Statistics and Its Interface
Volume 9 (2016)
Special Issue on Statistical and Computational Theory and Methodology for Big Data
Guest Editors: Ming-Hui Chen (University of Connecticut); Radu V. Craiu (University of Toronto); Faming Liang (University of Florida); and Chuanhai Liu (Purdue University)
Smoothing spline ANOVA for super-large samples: scalable computation via rounding parameters
Pages: 433 – 444
In the current era of big data, researchers routinely collect and analyze data of super-large sample sizes. Data-oriented statistical methods have been developed to extract information from super-large data. Smoothing spline ANOVA (SSANOVA) is a promising approach for extracting information from noisy data; however, the heavy computational cost of SSANOVA hinders its wide application.
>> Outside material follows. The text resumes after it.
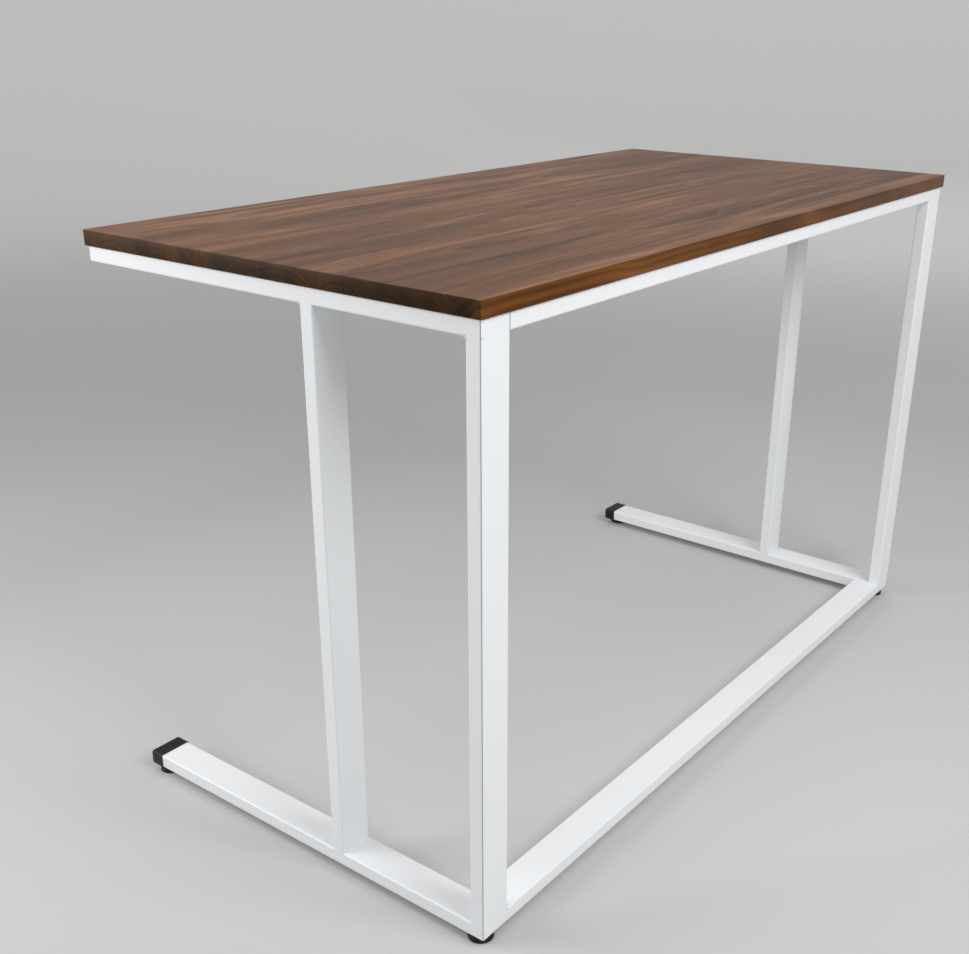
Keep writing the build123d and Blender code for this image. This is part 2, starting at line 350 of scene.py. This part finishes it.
def edge_shades(wood, base, value, facing, middle):
    """Lays an edge's shades over the faces that look along one axis: painted shade on the long edges, the end
    grain's own darker colour on the ends.
    """
    turned = wood.remap(wood.math("ABSOLUTE", facing), 0.55, 0.95)
    return wood.mix(turned, base, wood.ramp(value, shades_of(middle)))


def walnut(settings):
    """Solid walnut: growth rings round a pith line in each board. Faces show long grain and ends show arcs.

    A board's number, from its place across the top, seeds its tone, its pith and where its figure starts.
    """
    wood = Recipe("oiled_walnut")
    x, y, z = wood.axes(wood.place)
    across = wood.math("DIVIDE", wood.math("ADD", y, 10 * settings.board_width), settings.board_width)
    number = wood.math("FLOOR", across)
    tone, pith_side, pith_depth = wood.chances(number)
    axes = (wood.math("MULTIPLY_ADD", tone, 7.0, x), y, z)
    rings = growth_rings(wood, settings, axes, number, pith_side, pith_depth)

    # Fibres and pores are very long and thin, and dots on the ends
    fibre = wood.noise(wood.stretched(axes, (6.0, 260.0, 260.0)), 1.0, 4.0, 0.6, 0.3)
    pores = wood.remap(wood.noise(wood.stretched(axes, (28.0, 1300.0, 1300.0)), 1.0, 2.0, 0.5), 0.60, 0.72)
    # Slow changes of tone
    patches = wood.noise(wood.stretched(axes, (0.8, 9.0, 1.0)), 2.2, 3.0, 0.55, 0.8)
    wander = wood.noise(wood.combine(wood.math("MULTIPLY", x, 0.35), 0.0, 0.0), 1.0, 1.0)

    # One value from dark to light
    value = wood.math("MULTIPLY_ADD", rings, 1.05, -0.12)
    for part, share in ((fibre, 0.42), (patches, 1.05), (tone, 0.16), (wander, 0.10)):
        value = wood.math("MULTIPLY_ADD", wood.math("ADD", part, -0.5), share, value)
    shades = (
        (0.10, settings.dark),
        (0.30, mean_colour(settings.dark, settings.middle, 0.55)),
        (0.46, settings.middle),
        (0.62, mean_colour(settings.middle, settings.light, 0.6)),
        (0.86, settings.light),
    )
    base = wood.mix(wood.math("MULTIPLY", pores, 0.55), wood.ramp(value, shades), settings.dark)

    # Painted shade: the long edges get a darker copy of the long grain. End grain drinks the oil and goes
    # darkest, so it lies over the long edges
    facing = wood.axes(wood.normal)
    base = edge_shades(wood, base, value, facing[1], settings.long_edge_shade)
    base = edge_shades(wood, base, value, facing[0], settings.end_grain)

    grain = wood.math("SUBTRACT", wood.math("MULTIPLY", fibre, 0.6), pores)
    return wood.finish(
        Base_Color=base,
        Roughness=wood.math("MULTIPLY_ADD", fibre, 0.14, settings.roughness - 0.07),
        Normal=wood.bump(grain, 0.00012, 0.55),
        Specular_IOR_Level=0.24,
        Specular_Tint=(1.0, 0.68, 0.4, 1.0),
    )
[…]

In this paper, we propose a new algorithm for fitting SSANOVA models to super-large sample data. In this algorithm, we introduce rounding parameters to make the computation scalable. To demonstrate the benefits of the rounding parameters, we present a simulation study and a real data example using electroencephalography data. Our results reveal that (using the rounding parameters) a researcher can fit nonparametric regression models to very large samples within a few seconds using a standard laptop or tablet computer.
smoothing spline ANOVA, rounding parameter, scalable algorithm
2010 Mathematics Subject Classification
Primary 62G08, 65D07. Secondary 65D10.